Collected material:
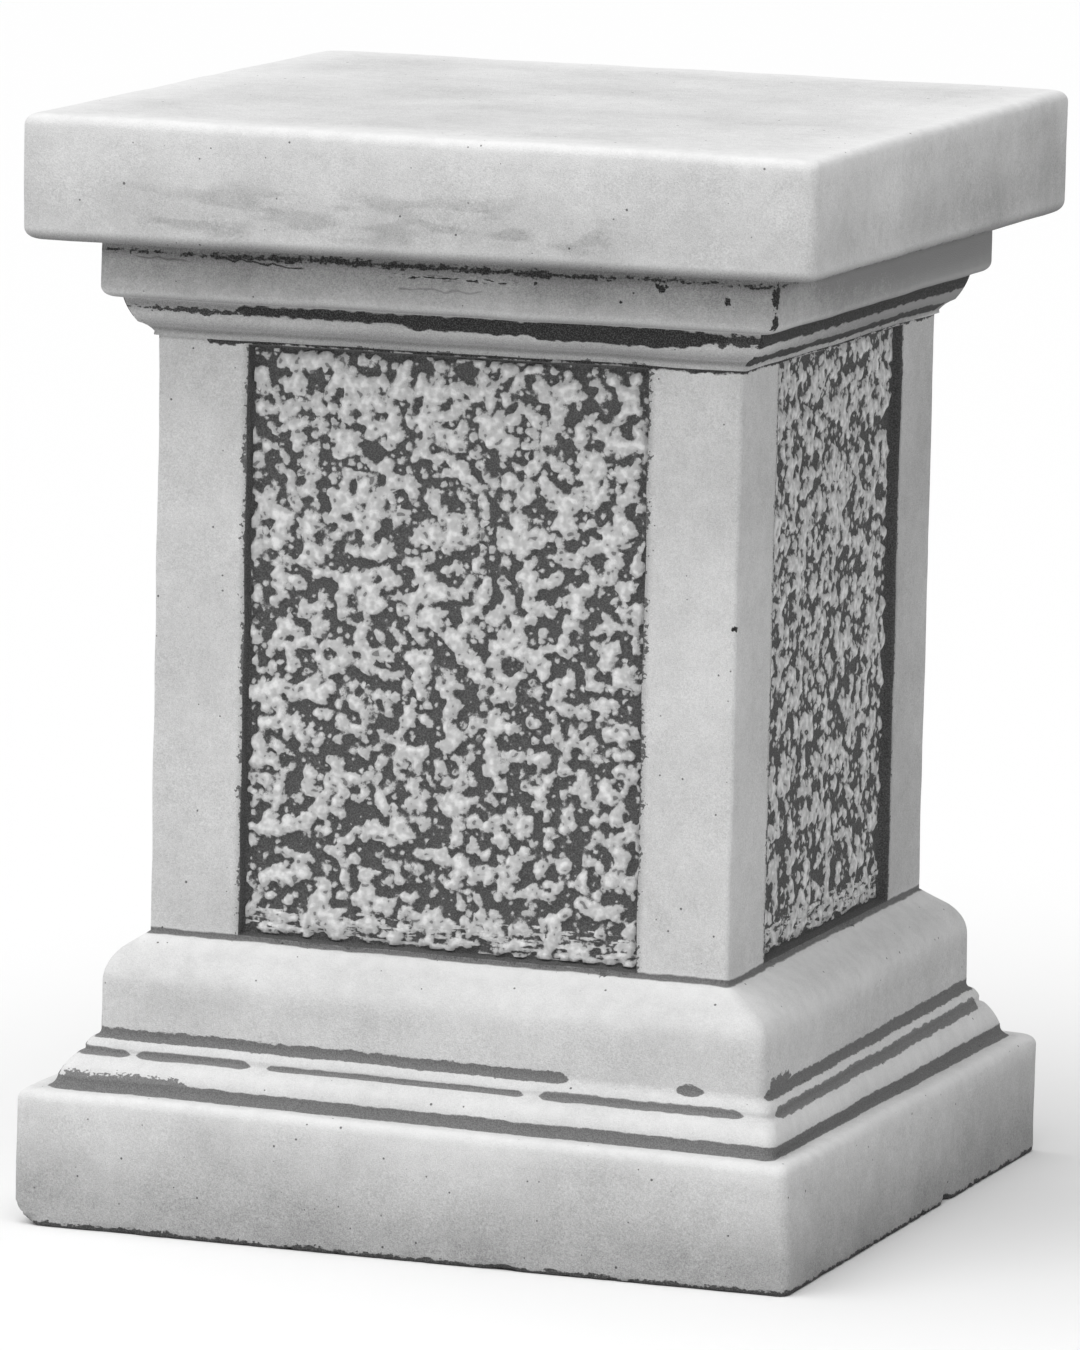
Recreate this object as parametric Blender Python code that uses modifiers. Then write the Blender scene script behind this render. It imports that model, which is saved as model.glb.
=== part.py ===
"""Square garden pedestal of cast stone, in metres, +Z up, origin at the middle of its underside.

One casting: a plinth, a base of two low reeds and a sloping shoulder, a shaft whose four faces carry
sunk roughcast panels between plain corner strips, a small cap moulding under a plain fascia, and a
thick slab on top. The moulding profile is turned once round the axis in four steps, on the diagonal
of the square, so that every member is mitred at the corners.
"""
import math

import bmesh
import bpy
from mathutils import Matrix, Vector, noise

# Widths across the faces, from the ground up
PLINTH_WIDTH = 0.2950
REED_FOOT_WIDTH = 0.2786
REED_HEAD_WIDTH = 0.2504
SHOULDER_WIDTH = 0.2500
SHAFT_WIDTH = 0.2214
CAP_FILLET_WIDTH = 0.2244
CAP_OVOLO_FOOT_WIDTH = 0.2344
CAP_OVOLO_TOP_WIDTH = 0.2430
FASCIA_WIDTH = 0.2552
SLAB_WIDTH = 0.2980

# Heights of the members, from the ground up
PLINTH_HEIGHT = 0.0475
REEDING_HEIGHT = 0.0210
SHOULDER_HEIGHT = 0.0353
SHAFT_HEIGHT = 0.2172
CAP_MOULDING_HEIGHT = 0.0147
FASCIA_HEIGHT = 0.0215
SLAB_THICKNESS = 0.0448

# Rounding of the arrises
SLAB_TOP_ROUNDING = 0.0040
SLAB_FOOT_ROUNDING = 0.0045
FASCIA_ROUNDING = 0.0040
PLINTH_TOP_ROUNDING = 0.0040
PLINTH_FOOT_ROUNDING = 0.0012
SOFFIT_COVE = 0.0020
CORNER_ROUNDING = 0.0040

# Shoulder: a weathered slope, then a broad rounding down to a nearly upright face
SHOULDER_SLOPE_DEG = 34.5
SHOULDER_ROUNDING = 0.0160
SHOULDER_STEPS = 6

# Reeding, measured down the slope between shoulder and plinth
UPPER_GROOVE_WIDTH = 0.0039
UPPER_REED_WIDTH = 0.0036
MIDDLE_GROOVE_WIDTH = 0.0029
LOWER_REED_WIDTH = 0.0094
UPPER_REED_RISE = 0.0003
LOWER_REED_RISE = 0.0005
GROOVE_DEPTH = 0.0008

# Cap moulding under the fascia: a nearly flat ovolo, a hollow below it and a thin fillet
CAP_OVOLO_DROP = 0.0004
CAP_OVOLO_HEIGHT = 0.0093
CAP_OVOLO_BULGE = 0.0005
CAP_HOLLOW_SAG = 0.0004
CAP_FILLET_HEIGHT = 0.0012
FASCIA_FOOT_DEG = -80

# Sunk panels; the two side faces have the narrower ones. Their mortar is two sizes of lump laid over
# each other, and a face's own shift keeps it from repeating its neighbour's lumps
FRONT_PANEL_WIDTH = 0.1520
SIDE_PANEL_WIDTH = 0.1420
PANEL_DEPTH = 0.0040
PANEL_END_MARGIN = 0.0012
PANEL_DRAFT = 0.0008
ROUGHCAST_HEIGHT = 0.0022
ROUGHCAST_LUMP = 0.0110
ROUGHCAST_CELL = 0.0066
ROUGHCAST_BORDER = 0.0030
ROUGHCAST_SOFTNESS = 0.25
SMALL_LUMP_SHARE = 0.5
SMALL_LUMP_RATIO = 2.1
FACE_SHIFT = 7.3

# How finely round stretches are stepped, and how far a cutter runs past the face that it cuts
ARC_STEPS = 4
CORNER_STEPS = 3
CUTTER_OVERRUN = 0.0010
MERGE_DISTANCE = 0.00001

# How jagged a broken spot is, as a share of its radius, and how many jags go round it
CHIP_JAG = 0.25
CHIP_JAG_RATE = 1.7

# Looks of the bare stone
STONE_COLOUR = (0.60, 0.60, 0.595, 1)
STONE_ROUGHNESS = 0.85
SHARP_ABOVE_DEG = 40

# Level of each member's foot
REEDING_FOOT = PLINTH_HEIGHT
SHOULDER_FOOT = REEDING_FOOT + REEDING_HEIGHT
SHAFT_FOOT = SHOULDER_FOOT + SHOULDER_HEIGHT
CAP_FOOT = SHAFT_FOOT + SHAFT_HEIGHT
FASCIA_FOOT = CAP_FOOT + CAP_MOULDING_HEIGHT
SLAB_FOOT = FASCIA_FOOT + FASCIA_HEIGHT
TOTAL_HEIGHT = SLAB_FOOT + SLAB_THICKNESS

# Broken spots along the foot of the plinth: face angle about Z, distance along the face from its
# middle, height of the spot's centre, its radii along, into and up the face, and its seed
PLINTH_CHIPS = (
    ("front_corner_chip", 0, -PLINTH_WIDTH / 2, 0.0010, (0.0090, 0.0070, 0.0060), 3),
    ("front_edge_chip", 0, -0.1050, 0.0, (0.0060, 0.0025, 0.0040), 7),
    ("side_edge_chip", 90, 0.0385, 0.0, (0.0060, 0.0030, 0.0080), 11),
)


def clear_scene():
    for obj in list(bpy.data.objects):
        bpy.data.objects.remove(obj, do_unlink=True)


def new_collection(name):
    collection = bpy.data.collections.new(name)
    bpy.context.scene.collection.children.link(collection)
    return collection


def arc(centre, radius, start_deg, end_deg, steps=ARC_STEPS):
    """Points of a round stretch in the profile plane, both ends included."""
    points = []
    for step in range(steps + 1):
        angle = math.radians(start_deg + (end_deg - start_deg) * step / steps)
        points.append(centre + radius * Vector((math.cos(angle), math.sin(angle))))
    return points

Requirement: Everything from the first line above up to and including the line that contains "SLAB_WIDTH = 0.2980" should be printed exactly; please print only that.

Finished task:
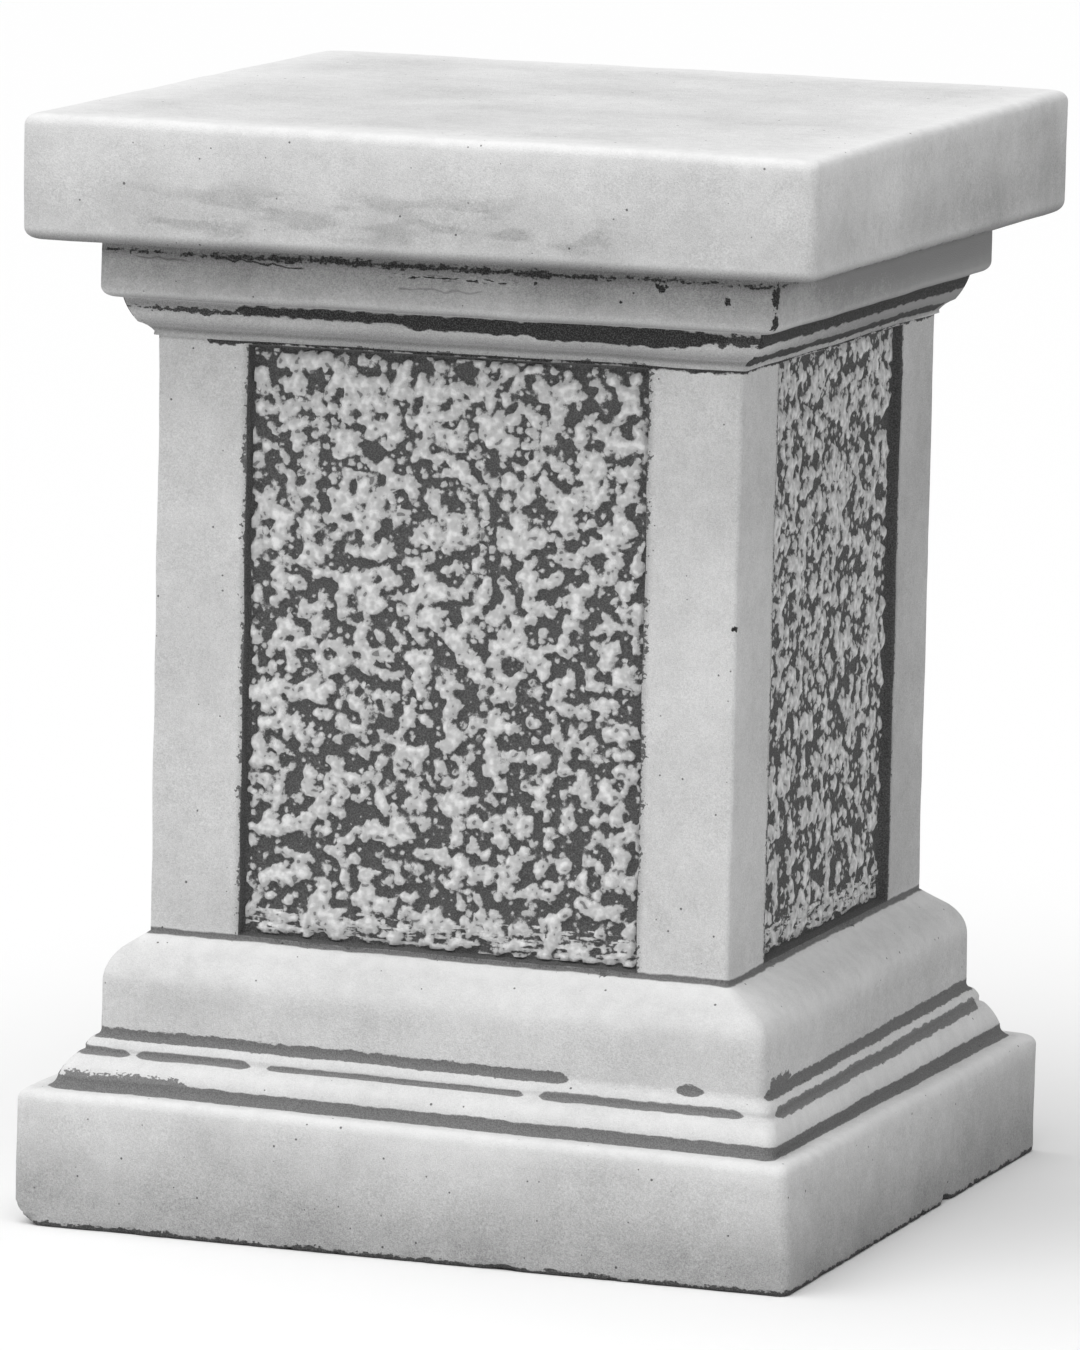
Recreate this object as parametric Blender Python code that uses modifiers. Then write the Blender scene script behind this render. It imports that model, which is saved as model.glb.
=== part.py ===
"""Square garden pedestal of cast stone, in metres, +Z up, origin at the middle of its underside.

One casting: a plinth, a base of two low reeds and a sloping shoulder, a shaft whose four faces carry
sunk roughcast panels between plain corner strips, a small cap moulding under a plain fascia, and a
thick slab on top. The moulding profile is turned once round the axis in four steps, on the diagonal
of the square, so that every member is mitred at the corners.
"""
import math

import bmesh
import bpy
from mathutils import Matrix, Vector, noise

# Widths across the faces, from the ground up
PLINTH_WIDTH = 0.2950
REED_FOOT_WIDTH = 0.2786
REED_HEAD_WIDTH = 0.2504
SHOULDER_WIDTH = 0.2500
SHAFT_WIDTH = 0.2214
CAP_FILLET_WIDTH = 0.2244
CAP_OVOLO_FOOT_WIDTH = 0.2344
CAP_OVOLO_TOP_WIDTH = 0.2430
FASCIA_WIDTH = 0.2552
SLAB_WIDTH = 0.2980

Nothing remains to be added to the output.